First, governments must understand who pays how much and for what level of service. The poorest may be the ones with the least access to public utilities, but reducing tariffs does nothing to increase access when their homes are not connected to municipal systems. However, millions of households that are not among the poorest may pay some tariff for a low level of service. The most successful examples of improving service provision have come from cities such as Phnom Penh in Cambodia. There the utility and customers have reached a common understanding of the cost and quality of the service that will be provided, and the barriers and costs related to connecting to the provider have been lowered. Without transparent contracts, the underpayment (or nonpayment) and poor service cycle will continue unabated. Whether services are provided directly by government agencies, contractors or independent entities, consumers and providers should have clear and transparent obligations to each other.
Second, the lifetime costs of delivering services—not just the up-front capital costs of new infrastructure—should guide investment decisions. Millions of dollars are wasted when precious infrastructure becomes entirely unusable or renders a substandard service because of disrepair. In cities across the developing world, only a fraction of the municipal water supply actually reaches the consumer. The rest is termed “unaccounted-for water” and is lost to leakages caused by damaged pipes and theft. Wastewater treatment plants work at less than full capacity because of power cuts, missing and broken parts, or because they are overwhelmed and treat far less sewage than enters the pipes. Maintenance and repair of existing systems may be a more cost-effective way of reaching additional people than creating new infrastructure.
Third, it is time for new water and sanitation technologies to be developed, tested and marketed.

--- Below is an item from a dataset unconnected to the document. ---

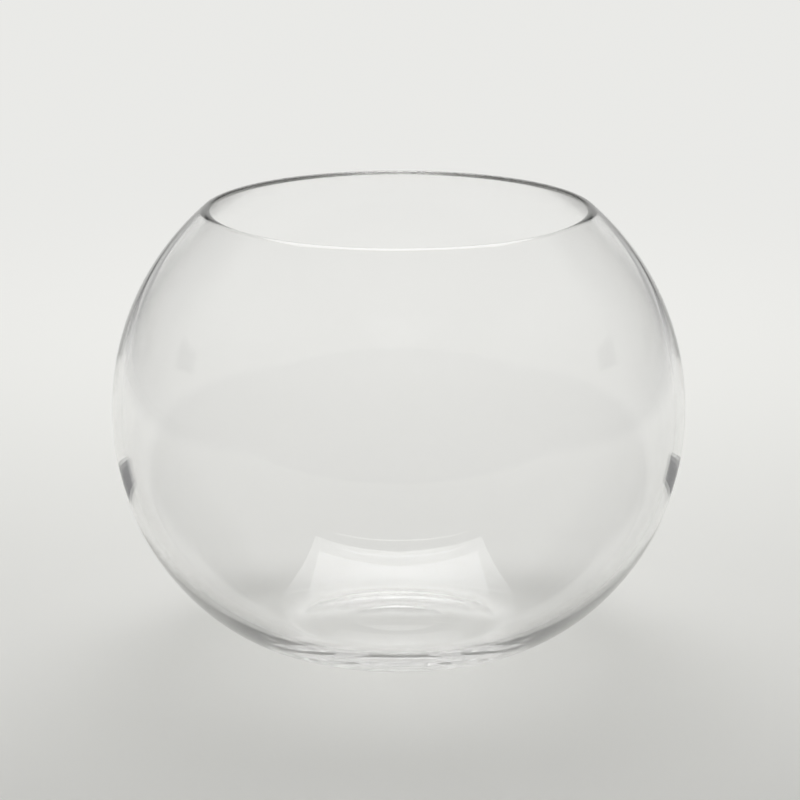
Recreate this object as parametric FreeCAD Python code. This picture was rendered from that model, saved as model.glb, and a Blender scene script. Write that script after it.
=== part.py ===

Unfortunately, water and sanitation investments today look by and large as they did two centuries ago. The extensive water and sewage networks created in the West took decades to construct and expanded as cities grew slowly. The speed and extent of the demographic transformation in developing countries is unprecedented. The Asian Development Bank estimates it took 150 years for Europe to go from 9 to 51 percent urban population. In contrast, the urban population of China will increase from 11 to 51 percent in 61 years. Creating sophisticated water and sewage networks requires time as well as billions of dollars and substantial investments in roads, housing and electricity. Further, when water is already at a premium, many contend that using it to flush toilets is wasteful and shortsighted. In these countries, decentralized wastewater treatment and on-site sanitation products that may have smaller up-front and long-term costs might be good solutions. The Bill and Melinda Gates Foundation’s initiative to “reinvent the toilet” has brought much-needed attention to on-site sanitation technologies that could be implemented on a large scale through innovative alliances among international and local researchers, investors and businesses.
Fourth, international development agencies and philanthropies that provide millions of dollars to improve water and sanitation systems in developing countries must agree to transparent monitoring and reporting standards. In this regard, the water and sanitation sector has much to learn from other sectors, which have done a better job of developing indicators of success and failure, monitoring progress, and encouraging learning and innovation. When water and sanitation schemes fail, they do more than just waste resources; they help perpetuate inefficiencies and cycles of mistrust that are hard to break.
Finally, citizens, planners, engineers, businesses, and political and community leaders all play an important role in designing and delivering services. The traditional model of a large publicly managed utility serving organized businesses and houses off a grid-based network cannot serve the densely populated small settlements that dot the urban landscape in developing countries. Already, small businesses run kiosks that supply safe water to hundreds of thousands in East Asia’s cities, and new partnerships between large international businesses and nongovernmental organizations market affordable sanitation options to households. While it is the responsibility of national and local governments to ensure that basic services are available for all citizens, it is time to reconsider how they will partner with businesses and communities to meet this challenge.
In the 21st century, it seems unimaginable that such a large swath of humanity could be without the basic water and sanitation services that much of the world takes for granted. Yet for many of the nearly 15 million who move to urban areas in the developing world each month, access to safe, reliable and affordable water and sanitation remains out of reach. Smart investments in water and sanitation make people healthier, communities stronger, and cities safer and more productive. The challenge and the promise of urbanization lie in being able to address these issues equitably and sustainably.